President Biden has released his latest fiscal proposal, the “American Families Plan,” which proposes $1.8 trillion in new spending over 10 years, funded by tax increases. My FREOPP colleagues will be posting on some of the spending provisions throughout the week, but in this post I wanted to highlight a Twitter thread I've posted on the tax provisions of both this proposal and the previous one, the “American Jobs Plan.”

The two core components of Biden’s $4 trillion in tax increases are a doubling of the federal capital gains tax rate from 23.8% to 43.4%, and an increase in the corporate income tax rate from 21% to 28%.

Both of these taxes would harm lower- and middle-income workers, first and foremost by badly damaging economic growth (that is to say, job growth and wage growth).

The capital gains tax hike would actually reduce tax revenue, because investors would change their behavior to avoid the tax. For example, investors would likely choose not to realize existing investment gains, e.g. not selling stocks whose prices have gone up, and also avoid future investments in dynamic industries whose rewards would now be lower than their risks.

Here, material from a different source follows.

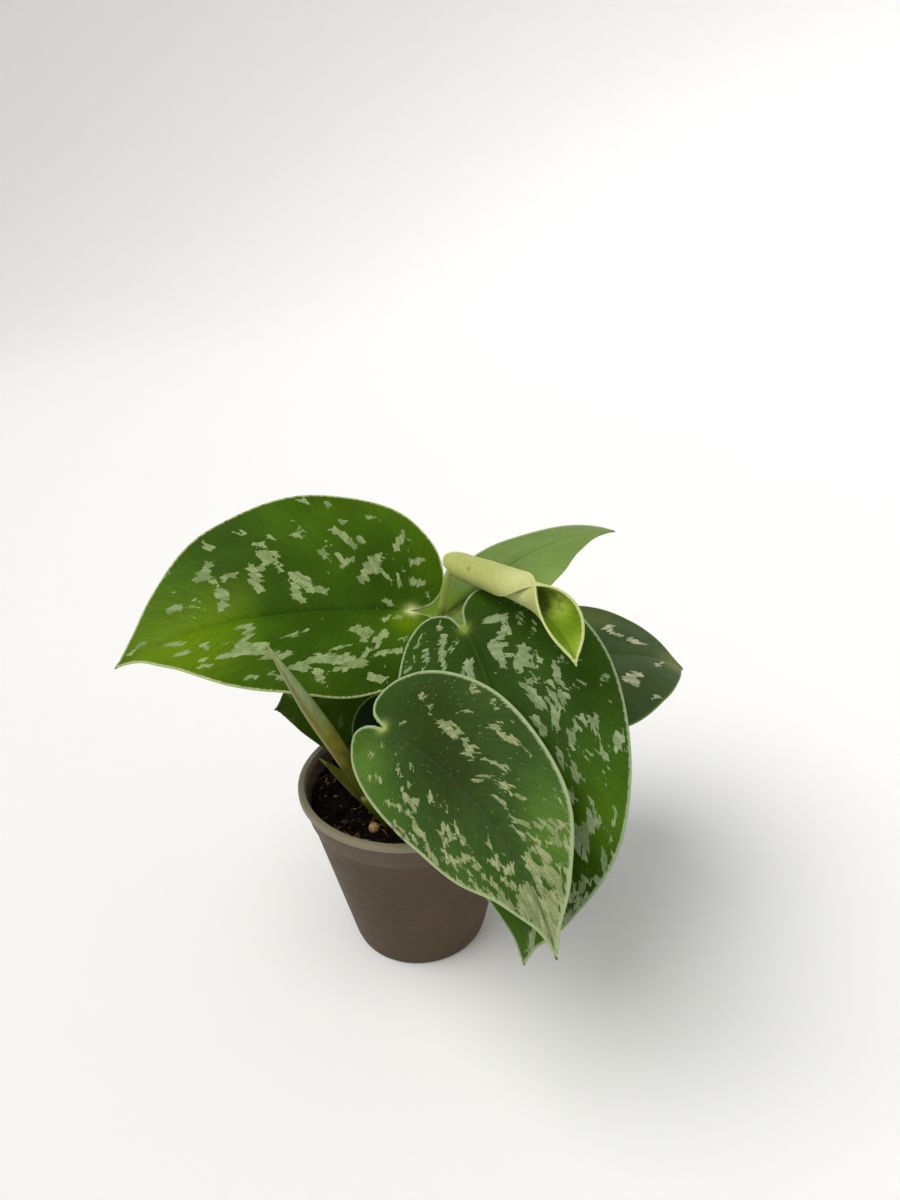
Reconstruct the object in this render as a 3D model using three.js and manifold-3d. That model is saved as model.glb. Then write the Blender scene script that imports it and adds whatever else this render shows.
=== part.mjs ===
// Potted satin pothos: a young plant with eight leaves, a rolled new leaf and a sheath,
// in a small round nursery pot. Millimetres, +Z up, origin at the centre of the pot's foot,
// -Y is the side that faces the viewer.
import * as THREE from 'three';
import { mergeVertices } from 'three/addons/utils/BufferGeometryUtils.js';
import Module from 'manifold-3d';

const wasm = await Module();
wasm.setup();

// Driving dimensions of the pot
const POT_HEIGHT = 46;
const RIM_RADIUS = 27.5;
const RIM_BAND = 1.6;
const RIM_OVERHANG = 0.7;
const WALL = 1.0;
const FLOOR = 1.3;
const FOOT_RADIUS = 16.8;
const FOOT_ROUND = 0.8;
const SHOULDER_DROP = 7.5;
const SHOULDER_STEP = 0.35;
const SHOULDER_RISE = 0.5;
const RIM_EDGE = 0.35;
const RIM_INNER_EDGE = 0.25;
const BAND_EDGE = 0.15;
const POT_SIDES = 48;
const DRAIN_COUNT = 5;
const DRAIN_RADIUS = 2.2;
const DRAIN_CIRCLE = 11.5;
const DRAIN_SIDES = 16;

// Driving dimensions of the soil
const CLEARANCE = 0.3;
const SOIL_LEVEL = 41.4;
const SOIL_RINGS = 7;
const SOIL_SIDES = 32;
const CRUMB_HEIGHT = 0.75;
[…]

Investors would also reduce funding for startups—which provide 40% of net new jobs—because they would be more hesitant to sell existing investment holdings (and pay taxes on the gains) to invest in new companies.

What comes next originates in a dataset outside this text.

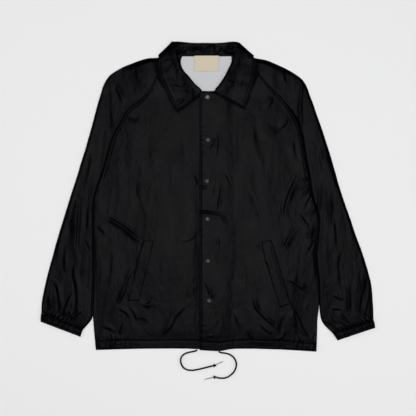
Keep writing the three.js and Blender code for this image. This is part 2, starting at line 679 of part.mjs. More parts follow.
// Snaps: turned caps with a dished middle
const snapProfile = [[0, 0], [0.5, 0], [0.5, 0.45], [0.4, 0.9], [0.3, 1], [0.2, 0.72], [0, 0.66]].map(
  ([r, z]) => new THREE.Vector2(r * snapDiameter, z * snapHeight),
);
snapPlaces.forEach(({ x, y }, i) => {
  const cap = addPiece("snap_" + (i + 1), new THREE.LatheGeometry(snapProfile, 16), snapMetal);
  cap.rotation.x = Math.PI / 2;
  let under = 0;
  for (let k = 0; k < 9; k++) {
    const r = k ? snapDiameter / 2 : 0;
    under = Math.max(under, heightOn(frontLeft, x + r * Math.cos(k), y + r * Math.sin(k)));
  }
  cap.position.set(x, y, under + seamGap);
});

// Drawcord: two free ends with a knot and a tip each, resting on the surface
const cordHeight = cordDiameter / 2 + 0.1;
function addCord(name, route) {
  const path = new THREE.CatmullRomCurve3(route.map(([x, y]) => new THREE.Vector3(x, y, cordHeight)), false, "centripetal");
  const section = new THREE.Shape();
  for (let k = 0; k < 8; k++) {
    const angle = (2 * Math.PI * (k + 0.5)) / 8;
    const point = [Math.cos(angle) * (cordDiameter / 2), Math.sin(angle) * (cordDiameter / 2)];
    if (k) section.lineTo(...point);
    else section.moveTo(...point);
  }
  section.closePath();
  addPiece(name, new THREE.ExtrudeGeometry(section, { steps: cordSteps, extrudePath: path, curveSegments: 1 }), cordCloth);
}
function addKnot(name, [x, y]) {
  const knot = addPiece(name, new THREE.IcosahedronGeometry(knotRadius, 1), cordCloth);
  knot.position.set(x, y, knotRadius + 0.05);
}
function addTip(name, { from, to }) {
  const length = Math.hypot(to[0] - from[0], to[1] - from[1]);
  const tip = addPiece(name, new THREE.CylinderGeometry(tipRadius, tipRadius, length, 10), tipPlastic);
  tip.position.set((from[0] + to[0]) / 2, (from[1] + to[1]) / 2, tipRadius + 0.1);
  tip.rotation.z = Math.atan2(to[1] - from[1], to[0] - from[0]) - Math.PI / 2;
}
addCord("drawcord_right", cordRightRoute);
addCord("drawcord_left", cordLeftRoute);
addKnot("knot_right", knotRightPlace);
addKnot("knot_left", knotLeftPlace);
addTip("cord_tip_right", tipRightEnds);
addTip("cord_tip_left", tipLeftEnds);

export default coachJacket;
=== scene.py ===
# Coach jacket of black nylon, laid flat and seen from above.
# The drawing is worked out in millimetres and goes into the meshes in metres.
import bpy
import numpy as np
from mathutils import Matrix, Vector


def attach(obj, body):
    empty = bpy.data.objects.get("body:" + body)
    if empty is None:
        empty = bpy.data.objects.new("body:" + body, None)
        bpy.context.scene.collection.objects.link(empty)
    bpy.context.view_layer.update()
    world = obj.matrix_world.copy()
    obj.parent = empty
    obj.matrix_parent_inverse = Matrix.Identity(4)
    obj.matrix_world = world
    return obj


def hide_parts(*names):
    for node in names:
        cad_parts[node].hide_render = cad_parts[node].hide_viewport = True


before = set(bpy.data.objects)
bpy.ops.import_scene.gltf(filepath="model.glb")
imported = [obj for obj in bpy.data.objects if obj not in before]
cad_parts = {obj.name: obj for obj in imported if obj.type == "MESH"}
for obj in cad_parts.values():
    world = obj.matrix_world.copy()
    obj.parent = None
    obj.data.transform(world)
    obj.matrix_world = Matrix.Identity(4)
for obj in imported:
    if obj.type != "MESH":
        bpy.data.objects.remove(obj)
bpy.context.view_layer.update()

mm = 0.001
scene = bpy.context.scene

# camera and stage
studio = {
    "photoPixels": 416,
    "pixelSize": 2.6,  # millimetres on the floor
    "centreX": 1.0,  # middle of the picture
    "centreY": -29.4,
    "cameraHeight": 4000,
    "sensor": 36,
    "floorColour": (0.78, 0.78, 0.785),
    "floorHalf": 6000,
    "floorHeight": -0.05,
    "worldLight": 0.2,
}


def makeCamera():
    # lens length: sensor width times the height above the floor, over the width of floor in the picture
    lens = bpy.data.cameras.new("camera")
    camera = bpy.data.objects.new("camera", lens)
    scene.collection.objects.link(camera)
    width = studio["photoPixels"] * studio["pixelSize"]
    lens.sensor_width = studio["sensor"]
    lens.lens = studio["sensor"] * studio["cameraHeight"] / width
    lens.clip_end = 50
    camera.location = (studio["centreX"] * mm, studio["centreY"] * mm, studio["cameraHeight"] * mm)
    camera.rotation_euler = (0, 0, 0)  # straight down, collar at the top
    scene.camera = camera


makeCamera()
print("camera set")

# curves and patches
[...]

Graphic: Elke Asen / Tax Foundation

Biden’s proposed corporate tax hike—from 21% to 28%—would vault the U.S. back near the top of the industrialized world, eclipsing all European countries other than Portugal, France, and Germany. But because Biden’s proposal would also assess a global minimum tax on U.S. companies with revenues abroad, those companies would have a powerful incentive to sell themselves to foreign acquirers or to relocate outside the U.S., reducing U.S. employment.

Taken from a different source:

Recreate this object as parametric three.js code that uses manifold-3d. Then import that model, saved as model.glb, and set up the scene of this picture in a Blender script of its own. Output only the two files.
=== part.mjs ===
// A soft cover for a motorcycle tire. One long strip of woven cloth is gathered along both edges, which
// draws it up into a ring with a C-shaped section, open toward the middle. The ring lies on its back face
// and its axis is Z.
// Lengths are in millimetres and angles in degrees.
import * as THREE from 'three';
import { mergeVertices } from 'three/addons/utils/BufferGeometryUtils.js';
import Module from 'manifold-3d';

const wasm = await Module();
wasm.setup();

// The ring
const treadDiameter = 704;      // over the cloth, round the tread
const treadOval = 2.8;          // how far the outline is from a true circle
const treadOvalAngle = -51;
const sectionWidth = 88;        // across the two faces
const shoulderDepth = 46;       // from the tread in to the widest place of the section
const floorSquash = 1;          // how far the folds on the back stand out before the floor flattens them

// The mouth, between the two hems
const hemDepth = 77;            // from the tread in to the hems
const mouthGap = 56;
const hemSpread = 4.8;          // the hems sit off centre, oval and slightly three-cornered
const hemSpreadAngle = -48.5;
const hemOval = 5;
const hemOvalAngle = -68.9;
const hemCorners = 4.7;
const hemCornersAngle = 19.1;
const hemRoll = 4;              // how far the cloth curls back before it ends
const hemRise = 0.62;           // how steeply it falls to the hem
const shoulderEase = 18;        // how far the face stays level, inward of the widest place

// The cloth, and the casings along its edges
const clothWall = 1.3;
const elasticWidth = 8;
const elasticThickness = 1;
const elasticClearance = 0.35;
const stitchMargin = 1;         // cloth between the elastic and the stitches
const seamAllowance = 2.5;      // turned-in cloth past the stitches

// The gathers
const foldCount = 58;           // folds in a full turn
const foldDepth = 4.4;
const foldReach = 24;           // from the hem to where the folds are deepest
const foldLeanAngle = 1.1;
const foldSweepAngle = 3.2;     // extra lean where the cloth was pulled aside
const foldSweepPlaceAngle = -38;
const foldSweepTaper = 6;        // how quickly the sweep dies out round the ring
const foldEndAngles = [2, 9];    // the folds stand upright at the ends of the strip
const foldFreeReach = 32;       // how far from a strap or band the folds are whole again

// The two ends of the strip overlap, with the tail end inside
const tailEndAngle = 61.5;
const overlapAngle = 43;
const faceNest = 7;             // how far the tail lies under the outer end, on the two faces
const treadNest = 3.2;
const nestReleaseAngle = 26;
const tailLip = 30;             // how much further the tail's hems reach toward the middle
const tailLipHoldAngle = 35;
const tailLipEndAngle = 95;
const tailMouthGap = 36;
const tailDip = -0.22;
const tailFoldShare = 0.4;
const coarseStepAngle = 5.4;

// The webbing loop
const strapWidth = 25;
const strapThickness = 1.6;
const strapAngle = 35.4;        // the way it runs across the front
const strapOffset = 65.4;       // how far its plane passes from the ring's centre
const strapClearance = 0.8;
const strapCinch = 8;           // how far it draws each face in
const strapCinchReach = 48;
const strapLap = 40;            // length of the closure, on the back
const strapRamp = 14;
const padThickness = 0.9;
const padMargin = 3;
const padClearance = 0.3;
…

In addition, a corporate tax hike on this scale would substantially reduce—and in some cases eliminate—the ability of companies to hire more workers, pay their existing workers more, or buy goods and services from other U.S. businesses. The costs to job and wage growth would be significant. The Tax Foundation estimates that raising the corporate tax rate to 28% would reduce U.S. employment by 138,000, and reduce wages by 0.6%.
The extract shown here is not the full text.